Saibam pois, estimados Pares, que essa decisão importa em transmudação radical de vida. Lá fora, deixamos de ser Desembargadores e cidadãos brasileiros em solo brasileiro. Lá, somos mais um extracomunitário que precisa encontrar um pequeno apartamento para morar e somar suas despesas àquelas deixadas em seu pais de origem. Precisamos pegar trem e correr até o ponto para não perder o ônibus que parte para universidade. 
Por outro lado, esses estudos revertem em proveito e aprimoramento de nossos julgados, somando-se à contribuição doutrinaria que oferecemos à ciência e profissionais do Direito, além da nossa participação na Escola da Magistratura e na Academia Judicial.
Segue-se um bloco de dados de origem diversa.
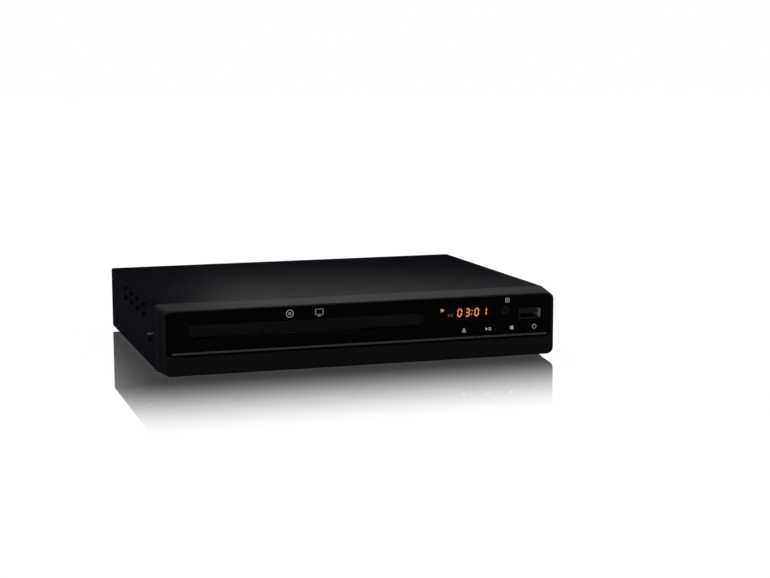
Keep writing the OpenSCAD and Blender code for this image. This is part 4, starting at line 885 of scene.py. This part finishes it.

Trata-se, portanto, de um investimento que representa significativo retorno ao Judiciário, aos jurisdicionados e a academia como um todo.
Por último, assinalo que deixei meus processos em dia antes de partir, tendo julgado nos primeiros sete meses de 2011 nada menos do que 1061 feitos, e, nesta data, possuo um acervo de apenas 793 processos, dos quais somente 14 são de 2009 e já estão todos pautados todos, exceto alguns que se encontram em diligência; resta apenas uma cervo de 39 processos de 2010, 341 de 2011 e 394 de 2012. 
Nossas metas foram atingidas, graças a participação e dedicação dos prezados colegas que me substituíram, em especial a Dra. Cinthia Bittencourt Shaefer, Drs. Saul Steil, Gilberto de Oliveira e Gerson Cherem II, sem os quais, não manteríamos a nossa produtividade em prol dos jurisdicionados.
Agradeço ao Des. Claudio Dutra, por reconhecer o nosso esforço pessoal e preocupação com a tutela jurisdicional, designando permanentemente magistrados abnegados e competentes para prosseguirem com os julgamentos dos processos a mim confiados. 
Agradeço também a minha competente e dedicada equipe de trabalho que deu toda a sustentação e apoio aos eminentes Desembargadores Substitutos para que bem pudessem atender aos nossos processos. 
Por último, agradeço a compreensão do presidente de minha Câmara, Des. Carlos Prudêncio, e de nossa ilustre e permanente colaboradora, Desa. Denise Volpato, sem o que também não conseguiria concluir com tranquilidade o meu intento acadêmico. 
Obrigado a todos e contem sempre comigo.